Basement waterproofing operates on a discontinuous need cycle. The initial job, interior or exterior, resolves an acute problem: hydrostatic pressure, foundation seepage, or seasonal flooding. The customer pays a substantial ticket, often between three and eight thousand dollars, and expects the problem to stay solved. The next service need arrives on a completely different timeline, driven by equipment failure rather than structural recurrence.

Sump pumps last five to seven years under normal load, shorter in high-water-table regions or during periods of heavy rainfall. Battery backups fail without warning. Discharge lines freeze or clog. The customer who spent six thousand dollars on a full perimeter system in 2022 becomes a service candidate in 2027, but only if you remain present in their memory. During that gap, they receive zero structured communication from your company. They do not think of you as their "waterproofing contractor." They think of you as the company that solved a problem that no longer exists.

The trigger moment that reactivates demand is almost always urgent and emotional. A sump pump fails during a weekend storm. Water pools where it pooled before. The customer searches from their phone, evaluates whoever answers or ranks first, and books the fastest available appointment. The competitor who captures this call earns a three-hundred-dollar service fee and a fresh opportunity to sell a full system upgrade. Your original customer, who already trusted your work, becomes their prospect because your name surfaced too late.

The referral network for basement waterproofing is hyperlocal and event-driven. Neighbors compare notes after heavy rains. Real estate agents recommend inspectors who flag moisture issues. Property managers rotate through vendors for multi-unit basement complaints. Homeowners' associations discuss recurring flooding in common areas. These conversations happen in narrow windows: immediately after a storm, during a home sale, or when a neighbor starts renovation work. The referral opportunity expires within days because the referrer moves on and the prospect solves the problem or finds another vendor. Without a cultivation system, your past customers remain silent even when your name would have closed the sale.

The Retention Framework

Stage 1: Segment the Customer List by Risk Profile and Upsell Path

Basement waterproofing customers split into distinct lifecycle categories that demand different retention tactics. A customer with a full perimeter system and a new sump pump has a five-to-seven-year equipment horizon. A customer with a partial repair, such as a single wall crack injection, carries higher recurrence risk and sooner upsell potential for full perimeter work. A customer with exterior waterproofing and drainage work may need downspout extension maintenance or grading adjustment. A customer who rejected the battery backup or dehumidifier upsell during the original sale remains a candidate for that add-on.

Start by tagging every completed job in your CRM with these attributes: system type, equipment installed, warranty expiration date, and upsell declined.

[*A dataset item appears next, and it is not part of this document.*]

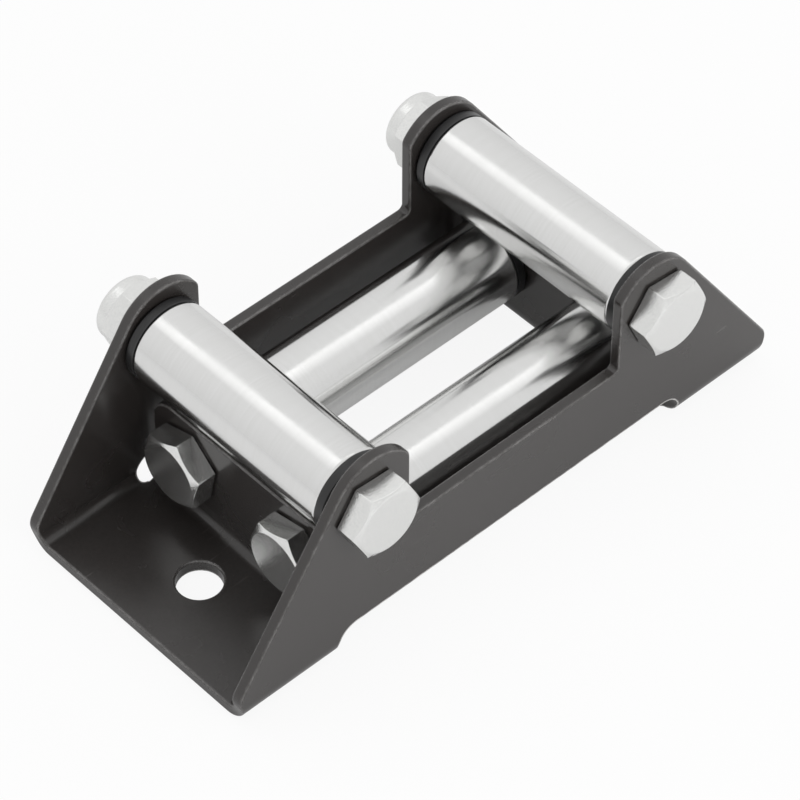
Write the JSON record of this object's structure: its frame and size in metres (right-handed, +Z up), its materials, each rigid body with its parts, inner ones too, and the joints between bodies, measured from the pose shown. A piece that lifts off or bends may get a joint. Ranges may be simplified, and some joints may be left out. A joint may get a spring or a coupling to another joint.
{
  "type": "roller fairlead",
  "caption": "Roller fairlead: folded steel frame with rounded ears, holding free-turning steel rollers on bolts with lock nuts around the passage of a winch rope.",
  "frame": {"origin": "midway between the two mounting holes, on the flat mounting face under the frame", "axes": "+X along the frame and the long rollers, from the long bolts' heads to their nuts; +Y across the frame along the cross rollers, from the cross bolts' heads to their nuts; +Z up from the mounting face to the ears"},
  "size_m": [0.162, 0.0889, 0.0568],
  "materials": {
    "frame": "satin black powder coat",
    "roller": "turned bright steel",
    "bush": "matte black nylon",
    "fastener": "bright zinc plate",
    "ring": "white nylon"
  },
  "bodies": {
    "frame": {"frame": "frame", "bolt_cross_left": "fastener", "nut_cross_left": "fastener", "ring_cross_left": "ring", "bolt_cross_right": "fastener", "nut_cross_right": "fastener", "ring_cross_right": "ring", "bolt_long_front": "fastener", "nut_long_front": "fastener", "ring_long_front": "ring", "bolt_long_back": "fastener", "nut_long_back": "fastener", "ring_long_back": "ring"},
    "cross_roller_left": {"roller_cross_left": "roller", "bush_cross_left_front": "bush", "bush_cross_left_back": "bush"},
    "cross_roller_right": {"roller_cross_right": "roller", "bush_cross_right_front": "bush", "bush_cross_right_back": "bush"},
    "long_roller_front": {"roller_long_front": "roller", "bush_long_front_left": "bush", "bush_long_front_right": "bush"},
    "long_roller_back": {"roller_long_back": "roller", "bush_long_back_left": "bush", "bush_long_back_right": "bush"}
  },
  "joints": [
    {"name": "cross_roller_left_turn", "type": "hinge", "parent": "frame", "child": "cross_roller_left", "pos_m": [-0.0434, 0, 0.0433], "axis": [0, 1, 0], "continuous": true},
    {"name": "cross_roller_right_turn", "type": "hinge", "parent": "frame", "child": "cross_roller_right", "pos_m": [0.0434, 0, 0.0433], "axis": [0, 1, 0], "continuous": true},
    {"name": "long_roller_front_turn", "type": "hinge", "parent": "frame", "child": "long_roller_front", "pos_m": [0, -0.0178, 0.0184], "axis": [1, 0, 0], "continuous": true},
    {"name": "long_roller_back_turn", "type": "hinge", "parent": "frame", "child": "long_roller_back", "pos_m": [0, 0.0178, 0.0184], "axis": [1, 0, 0], "continuous": true}
  ]
}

This segmentation determines communication timing and offer relevance. A customer with a sump pump nearing its expected lifespan receives preemptive replacement messaging. A customer with crack injection only receives perimeter system education. Customer Retention Automation builds these segments and triggers messages based on job age, equipment type, and seasonal risk, rather than blasting the same email to every past customer.

Stage 2: Build the Annual Maintenance and Inspection Program

Basement waterproofing lacks natural recurring revenue unless you create it. The Annual Maintenance Visit program changes this. A technician inspects the sump pump, tests the battery backup, checks discharge line flow, examines the dehumidifier filter and drainage, and verifies that exterior grading still slopes away from the foundation. The customer pays a flat fee, typically between one hundred and fifty and two hundred fifty dollars, for peace of mind.

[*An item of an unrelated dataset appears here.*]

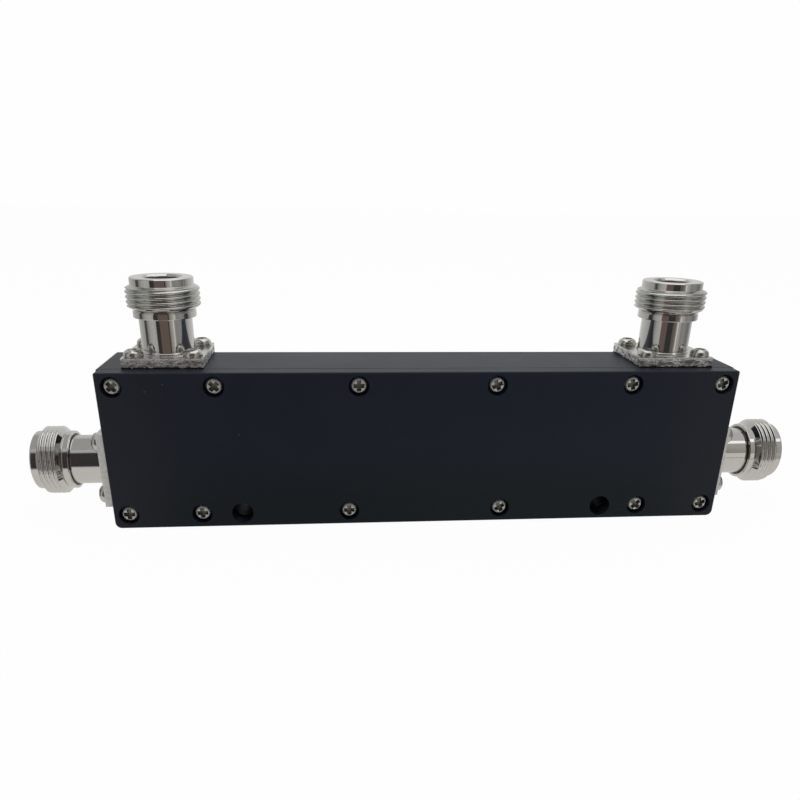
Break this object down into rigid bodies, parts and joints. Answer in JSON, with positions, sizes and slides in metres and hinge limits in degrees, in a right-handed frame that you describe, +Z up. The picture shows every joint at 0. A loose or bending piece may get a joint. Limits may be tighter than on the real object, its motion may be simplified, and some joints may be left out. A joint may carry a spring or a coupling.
{
  "type": "directional coupler",
  "caption": "Dual directional coupler: black milled housing with screwed front cover, a type N panel jack on each end and two on the top face.",
  "frame": {"origin": "middle of the lower narrow face, under the centre of the bounding box", "axes": "+Z up, cover plate faces -Y, main line along X, right end jack towards +X"},
  "size_m": [0.181, 0.0214, 0.0545],
  "materials": {
    "black_finish": "satin black on milled aluminium",
    "nickel_plate": "bright nickel on turned brass",
    "screw_nickel": "nickel plated steel",
    "white_dielectric": "turned white fluoropolymer",
    "gold_plate": "gold on spring bronze",
    "silver_plate": "silver on milled brass"
  },
  "bodies": {
    "root": {"housing_body": "black_finish", "cover_plate": "black_finish", "cover_screws": "screw_nickel", "main_line": "silver_plate", "coupled_line": "silver_plate", "line_support_left": "white_dielectric", "line_support_right": "white_dielectric", "jack_shell_left_end": "nickel_plate", "insulator_left_end": "white_dielectric", "contact_left_end": "gold_plate", "flange_screws_left_end": "screw_nickel", "jack_shell_right_end": "nickel_plate", "insulator_right_end": "white_dielectric", "contact_right_end": "gold_plate", "flange_screws_right_end": "screw_nickel", "jack_shell_left_top": "nickel_plate", "insulator_left_top": "white_dielectric", "contact_left_top": "gold_plate", "flange_screws_left_top": "screw_nickel", "jack_shell_right_top": "nickel_plate", "insulator_right_top": "white_dielectric", "contact_right_top": "gold_plate", "flange_screws_right_top": "screw_nickel"}
  },
  "joints": []
}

This program serves three retention functions. First, it generates annual contact that keeps your company present in the customer's home. Second, it creates inspection findings that convert to repair or upgrade revenue: a failing float switch, a corroded discharge line, a dehumidifier overdue for replacement. Third, it positions your technicians as the ongoing authority on that home's moisture management, making competitor entry difficult. Continuity Programs structures the pricing, scheduling, and renewal mechanics for this annual visit, including automated reminder sequences and membership benefits that increase stickiness.

Stage 3: Reactivate the Dormant List with Seasonal Triggers

The customer who has not heard from you in three years is not lost. They are dormant, and dormancy breaks with the right trigger. For basement waterproofing, the strongest triggers are seasonal: spring thaw, hurricane season preparation, fall leaf-clogged gutters that overflow against the foundation, winter freeze-thaw cycles that open new cracks.

A reactivation campaign timed to these events reminds the customer of their specific job history and introduces the next logical service. "Your perimeter system was installed in spring 2021. The sump pump is now in its fourth year. Schedule a pre-storm inspection before the spring rains." This message works because it references their actual investment and creates urgency around a known risk window. Customer Reactivation designs these campaigns with job-specific personalization, not generic "we miss you" messaging that ignores the customer's actual relationship with your company.

Stage 4: Capture the Referral Network with Structured Activation

Past customers will refer if you make the request specific, timely, and easy. The generic "refer us to your friends" fails because it demands initiative without context. The effective approach targets the referral window: immediately after job completion, during the first heavy rain when the customer feels relief, and during neighborhood conversations about flooding.

After job completion, provide a physical or digital asset the customer can forward: a one-page guide to "Signs Your Neighbor's Basement Needs Waterproofing," branded with your contact information and a referral tracking code. During the first post-job storm, send a check-in message: "Hope your system handled last night's rain. If neighbors are dealing with water, we offer priority inspections for referrals." This converts the customer's relief into social capital they can share. Referral Marketing builds the tracking infrastructure, the reward structure, and the follow-up sequences that keep referrers active rather than treating referrals as one-time events.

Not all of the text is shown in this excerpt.